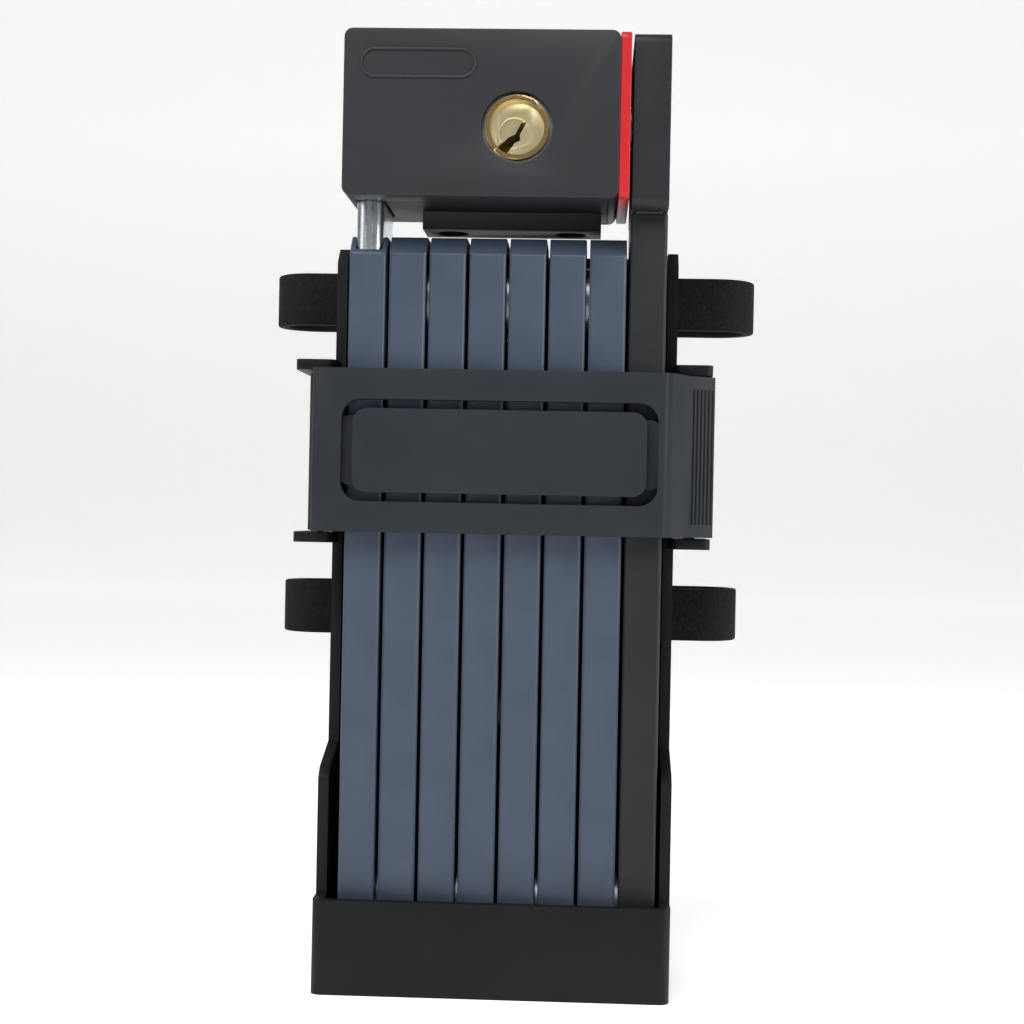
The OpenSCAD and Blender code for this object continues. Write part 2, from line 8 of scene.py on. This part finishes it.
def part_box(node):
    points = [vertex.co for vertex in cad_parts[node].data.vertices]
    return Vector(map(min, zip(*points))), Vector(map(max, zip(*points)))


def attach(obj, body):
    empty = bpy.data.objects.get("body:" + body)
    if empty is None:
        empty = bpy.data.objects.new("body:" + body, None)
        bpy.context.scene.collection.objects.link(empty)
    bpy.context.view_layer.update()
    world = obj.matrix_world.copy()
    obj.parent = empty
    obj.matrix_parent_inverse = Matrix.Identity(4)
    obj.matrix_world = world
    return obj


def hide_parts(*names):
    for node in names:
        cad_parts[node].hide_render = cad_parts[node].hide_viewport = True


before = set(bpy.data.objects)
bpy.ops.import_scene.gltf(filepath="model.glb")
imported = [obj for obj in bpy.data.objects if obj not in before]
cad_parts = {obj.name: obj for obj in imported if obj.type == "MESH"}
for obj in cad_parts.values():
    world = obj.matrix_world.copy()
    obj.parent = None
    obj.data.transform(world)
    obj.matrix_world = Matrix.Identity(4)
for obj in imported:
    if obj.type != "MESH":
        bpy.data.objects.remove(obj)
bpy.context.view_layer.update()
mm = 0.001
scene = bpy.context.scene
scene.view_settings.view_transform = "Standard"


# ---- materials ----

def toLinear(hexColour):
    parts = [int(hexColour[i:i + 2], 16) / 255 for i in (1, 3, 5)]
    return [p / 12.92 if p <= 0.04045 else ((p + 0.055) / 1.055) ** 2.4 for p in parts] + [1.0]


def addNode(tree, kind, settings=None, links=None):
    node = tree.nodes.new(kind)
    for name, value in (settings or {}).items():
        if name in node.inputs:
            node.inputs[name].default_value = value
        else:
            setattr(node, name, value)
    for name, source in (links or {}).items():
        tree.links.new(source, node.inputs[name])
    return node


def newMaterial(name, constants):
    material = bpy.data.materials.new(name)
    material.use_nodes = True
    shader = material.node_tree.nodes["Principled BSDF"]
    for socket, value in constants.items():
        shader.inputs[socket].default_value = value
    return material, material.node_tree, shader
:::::
Description of the task
Return exactly the lines that run from the top of the listing above to the line containing "points = [vertex.co", please, keeping both end lines and leaving out everything else.

Answer to this task
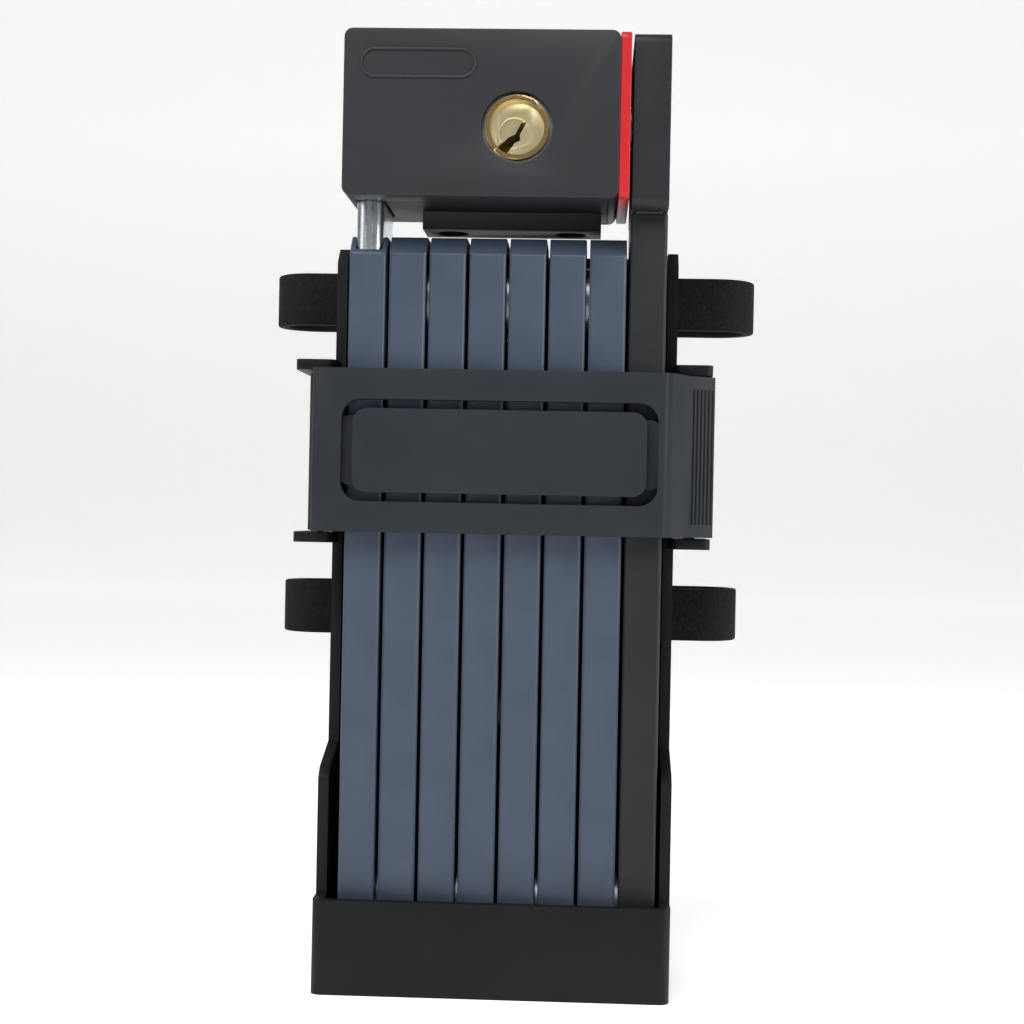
The OpenSCAD and Blender code for this object continues. Write part 2, from line 8 of scene.py on. This part finishes it.
def part_box(node):
    points = [vertex.co for vertex in cad_parts[node].data.vertices]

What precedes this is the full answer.